Have you discussed your feelings with the offending party or have you just dropped hints? Have you made accusations or threats, yelled or screamed? These methods are rarely effective. Praying for wisdom, seeking counsel and talking it out with an objective third party will likely lead to more constructive remedies.
Has what I’ve tried led to deeper understanding or fueled more tension?
Be honest here and focus on results. If what you’ve been doing has led to a worsening of the situation, stop and try something else. Look for practical solutions that benefit all parties whenever possible. Understanding your opponent’s side and being open to compromise can lead to peace and lasting resolution.
What is my role in the problem?
Perhaps you fired the first shot or responded unkindly to an offense. Be really honest with yourself. It doesn’t mean your anger is illegitimate if you did play a role in the problem. It simply means you need to take your own actions into account if you’re going to come up with a good solution. Some common mistakes people make include not setting or enforcing proper boundaries; not speaking up when the problem occurs and letting it fester; not communicating your expectations and expecting others to read your mind.
What is my proper role here?
There are common roles we all play such as husband, wife, mother, father, child, employee, supervisor, student, therapist, lawyer, etc. Most of us have several roles that may overlap at times. Each role has expectations associated with it. Acting outside of those roles can lead to trouble. For instance, a wife acting like her husband’s mother or a husband acting like a lawyer and cross-examining his wife are sure to rise tensions rather than ease them. If a friend is leaning on you for advice, perhaps you’re frustrated to be in a therapist role and that friend should be seeking an actual counselor. Defining your proper role in a given situation and behaving in a way consistent with that role can help bring clarity and minimize frustration and resentment.

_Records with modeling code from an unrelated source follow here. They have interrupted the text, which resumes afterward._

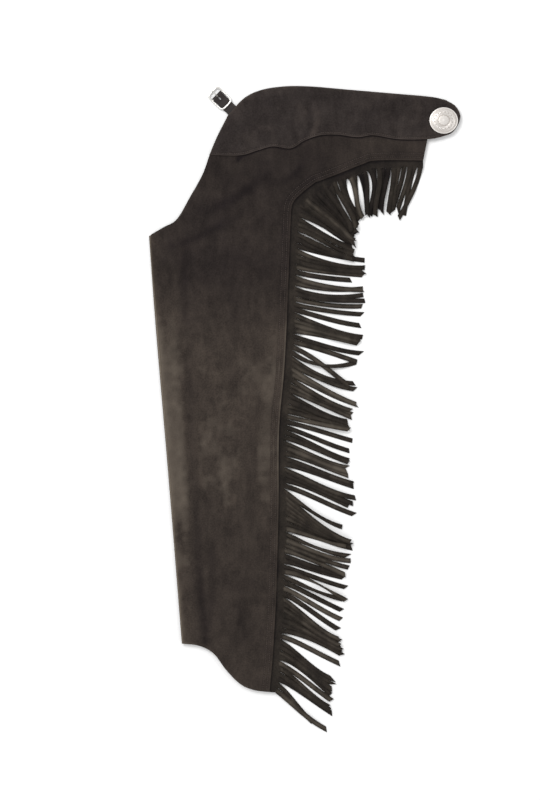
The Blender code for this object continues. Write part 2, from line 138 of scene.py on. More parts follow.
def smooth_line(table: Table, dense: int = 24) -> np.ndarray:
    """A Catmull-Rom curve through a table's rows, in metres.

    Between rows p1 and p2 a point is half of (2 p1 + (p2 - p0) t + (2 p0 - 5 p1 + 4 p2 - p3) t^2
    + (3 p1 - p0 - 3 p2 + p3) t^3).

    Args:
        table: points in millimetres, any number of columns.
        dense: points from one row to the next.

    Returns:
        The curve's points, closely spaced.
    """
    knots = np.asarray(table, dtype=float) * MM
    padded = np.vstack([2 * knots[0] - knots[1], knots, 2 * knots[-1] - knots[-2]])
    p0, p1, p2, p3 = (padded[k : len(padded) - 3 + k, None] for k in range(4))
    t = np.linspace(0, 1, dense, endpoint=False)[None, :, None]
    cubic = 2 * p1 + (p2 - p0) * t + (2 * p0 - 5 * p1 + 4 * p2 - p3) * t**2 + (3 * p1 - p0 - 3 * p2
                                                                               + p3) * t**3
    return np.vstack([0.5 * cubic.reshape(-1, knots.shape[1]), knots[-1:]])


def smooth_curve(table: Table, cells: int) -> np.ndarray:
    """Points evenly spaced along the smooth curve through a table's rows, cells + 1 of them."""
    return at_fractions(smooth_line(table), np.linspace(0, 1, cells + 1))


def line_length(line: np.ndarray) -> float:
    """Length of a polyline."""
    return float(np.linalg.norm(np.diff(line, axis=0), axis=1).sum())


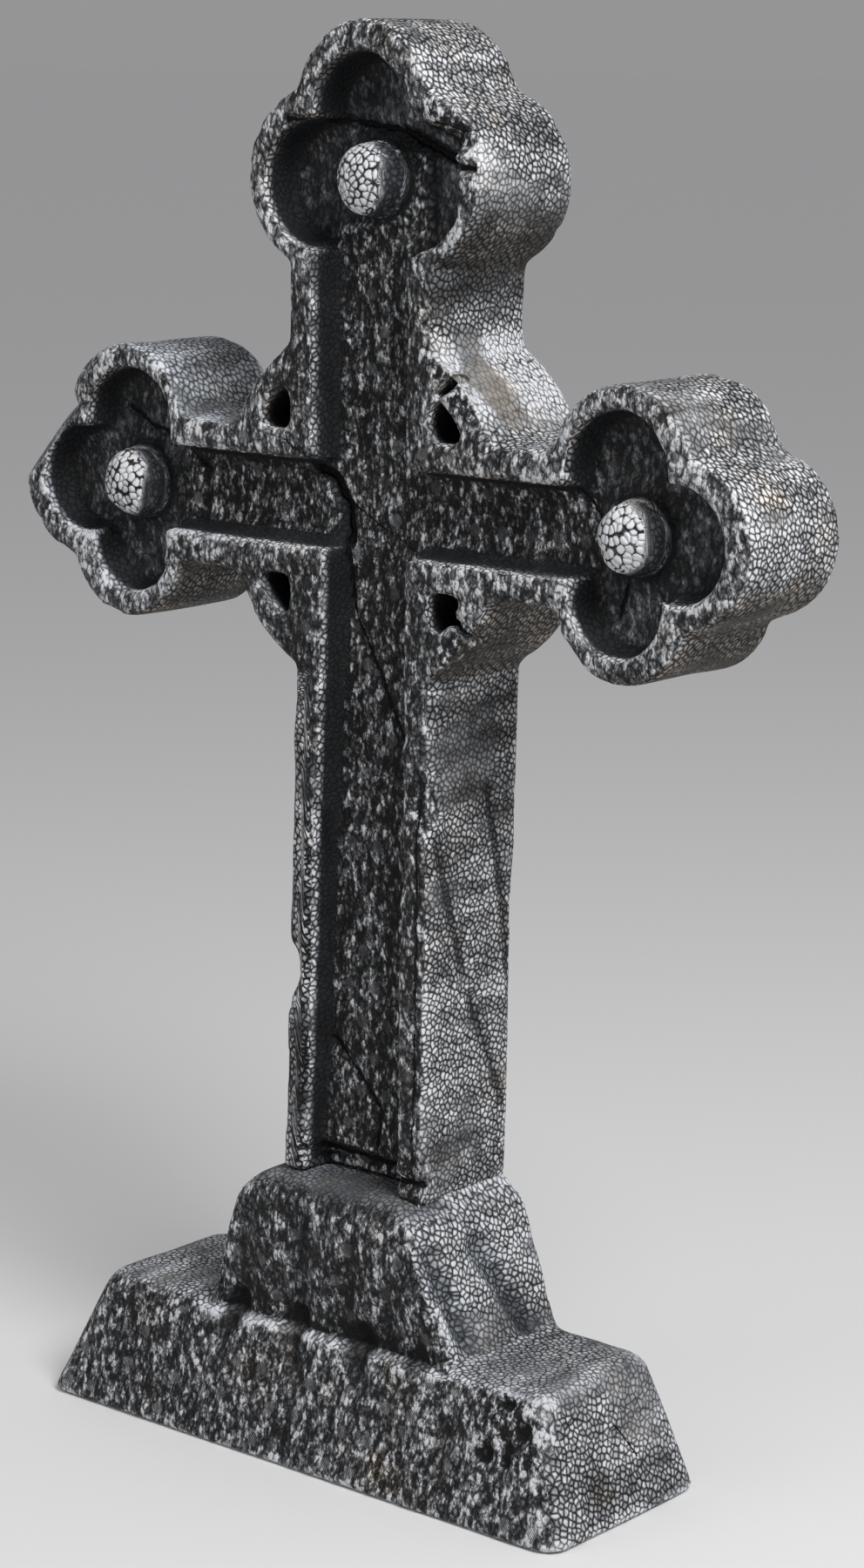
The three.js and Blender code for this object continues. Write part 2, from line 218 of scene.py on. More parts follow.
# Beads: Voronoi cells on the face they lie on, front, side or top, on a slightly wavy place. Dome
# is each bead's rounded height, Seam the dark line round it, Hole the gap where three beads meet
# and Tone a number of its own. Where Drawn is over one half they are longer upwards.
tree, given, result = open_group(
    "bead_skin",
    [("Place", "Vector"), ("Facing", "Vector"), ("Bead size", "Float"), ("Drawn", "Float")],
    ["Dome", "Seam", "Hole", "Tone"],
)
bead_skin = tree
waver = {"Vector": given["Place"], "Scale": WAVER_SCALE, "Detail": 1.0}
waver = wire(tree, "TexNoise", waver).outputs["Color"]
waver = wire(tree, "VectorMath", {0: waver, 1: (0.5, 0.5, 0.5)}, operation="SUBTRACT").outputs[0]
waver = wire(tree, "VectorMath", {0: waver, "Scale": BEAD_WAVER}, operation="SCALE").outputs[0]
waved = wire(tree, "VectorMath", {0: given["Place"], 1: waver}, operation="ADD").outputs[0]
lean = parted(tree, given["Facing"])
lean_x, lean_y, lean_z = (calc(tree, "ABSOLUTE", lean[key]) for key in "XYZ")
aside = calc(tree, "GREATER_THAN", calc(tree, "MAXIMUM", lean_x, lean_z), lean_y)
sideways = times(tree, calc(tree, "GREATER_THAN", lean_x, lean_z), aside)
level = calc(tree, "SUBTRACT", aside, sideways)
axes = parted(tree, waved)
face_u = blend(tree, sideways, axes["X"], axes["Y"])
face_v = blend(tree, level, axes["Z"], axes["Y"])
mostly_drawn = calc(tree, "GREATER_THAN", given["Drawn"], 0.5)
face_v = times(tree, face_v, less(tree, mostly_drawn, MELT_STRETCH))
on_face = wire(tree, "CombineXYZ", {0: face_u, 1: face_v}).outputs[0]
turned = {"Vector": on_face, "Angle": BEAD_TURN}
on_face = wire(tree, "VectorRotate", turned, rotation_type="Z_AXIS").outputs[0]
cells = {
    "Vector": on_face,
    "Scale": calc(tree, "DIVIDE", 1.0, given["Bead size"]),
    "Randomness": BEAD_UNEVENNESS,
}
to_rim = wire(tree, "TexVoronoi", cells, voronoi_dimensions="2D", feature="DISTANCE_TO_EDGE")
rim_distance = to_rim.outputs["Distance"]
own_cell = wire(tree, "TexVoronoi", cells, voronoi_dimensions="2D", feature="F1").outputs
fall = less(tree, calc(tree, "MINIMUM", times(tree, rim_distance, 2.8), 1.0))
tree.links.new(less(tree, times(tree, fall, fall)), result["Dome"])
tree.links.new(fade(tree, rim_distance, 0.015, 0.15, 1.0, 0.0), result["Seam"])
tree.links.new(fade(tree, own_cell["Distance"], 0.44, 0.66), result["Hole"])
own_tone = wire(tree, "SeparateColor", {"Color": own_cell["Color"]}).outputs[0]
tree.links.new(own_tone, result["Tone"])

# Melted front: flecks drawn out upwards with crumbs at their edges. Fleck goes from the dark
# between them to their tops.
tree, given, result = open_group("melted_front", [("Place", "Vector")], ["Fleck"])
melted_front = tree
drawn = stretched(tree, given["Place"], 1.0, 1.0, FLECK_STRETCH)
crumb = cloud(tree, drawn, FLECK_SCALE, 4.0, 0.70)
tree.links.new(fade(tree, crumb, 0.30, 0.72), result["Fleck"])

# Vents: the mould leaves small round marks about 9 mm across with a fine grille in them, in rows
# over the front. Grille is its bars from 0 to 1, Inside the whole disc.
VENT_ACROSS = 0.0215
VENT_UP = 0.0235
VENT_RADIUS = 0.0044
VENT_EDGE = 0.0005
VENT_BAR = 0.0019
# The share of places in the rows that carry no mark
VENT_MISSING = 0.55
tree, given, result = open_group("vent_marks", [("Place", "Vector")], ["Grille", "Inside"])
vent_marks = tree
axes = parted(tree, given["Place"])
row = calc(tree, "DIVIDE", axes["Z"], VENT_UP)
row_number = calc(tree, "FLOOR", row)
shift = times(tree, calc(tree, "PINGPONG", row_number, 1.0), 0.5)
column = calc(tree, "ADD", calc(tree, "DIVIDE", axes["X"], VENT_ACROSS), shift)
across = times(tree, calc(tree, "SUBTRACT", calc(tree, "FRACT", column), 0.5), VENT_ACROSS)
upward = times(tree, calc(tree, "SUBTRACT", calc(tree, "FRACT", row), 0.5), VENT_UP)
spread = wire(tree, "CombineXYZ", {0: across, 1: upward}).outputs[0]
spread = wire(tree, "VectorMath", {0: spread}, operation="LENGTH").outputs["Value"]
spot = wire(tree, "CombineXYZ", {0: calc(tree, "FLOOR", column), 1: row_number}).outputs[0]
luck = wire(tree, "TexWhiteNoise", {"Vector": spot}, noise_dimensions="3D").outputs["Value"]
disc_share = fade(tree, spread, VENT_RADIUS - VENT_EDGE, VENT_RADIUS, 1.0, 0.0)
inside = times(tree, disc_share, calc(tree, "GREATER_THAN", luck, VENT_MISSING))
bars = times(tree, calc(tree, "ADD", across, upward), 2 * math.pi / VENT_BAR)
tree.links.new(fade(tree, calc(tree, "SINE", bars), -0.5, 0.5), result["Grille"])
tree.links.new(inside, result["Inside"])

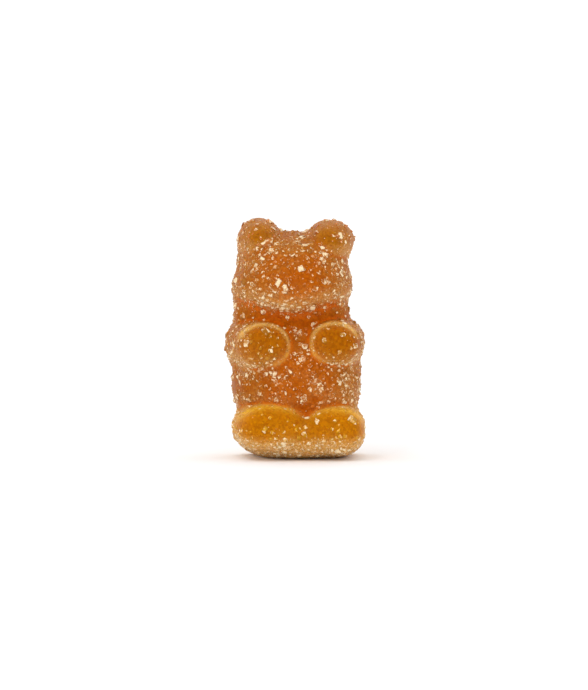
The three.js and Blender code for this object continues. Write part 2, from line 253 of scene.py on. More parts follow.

What do I have control over in this situation?
Your anger can make you feel completely out of control, but rarely is anyone truly out of control of their situation. You can’t control how someone else thinks, feels, or responds, but you do have control over how you respond. Assess any leverage you may have. For instance, you may be upset with your kids being on their phones too much and ignoring family. If you pay the bill you do have some control, if you’re willing to exercise it. Never make idle threats on which you cannot follow through. This will only increase frustration. Remember, you’ll waste precious energy trying to control another person’s feelings or actions, so focus your efforts and energy on the things you do have control over. Surrender the rest.
Channeling Anger for Good
Understand [anger’s] purpose and you can learn to use your anger productively instead of destructively.
Anger doesn’t feel good to experience, but it does serve a purpose. Understand that purpose and you can learn to use your anger productively instead of destructively.
When wrestling with anger, take a spiritual perspective on it. Injustices will happen. God often allows them for our greater good. The crucifixion of Christ was both the greatest injustice and the means of our redemption. Every wrong is not worth fighting. Praying for the grace to forgive your enemies must be a central strategy employed when battling the pains, heartaches, and inequities of life.
Ultimately, anger is a tool like a knife. And like a knife, it can be used to harm others (and ourselves), or it can be used to help ourselves and those in need. We just have to decide how we’ll use it.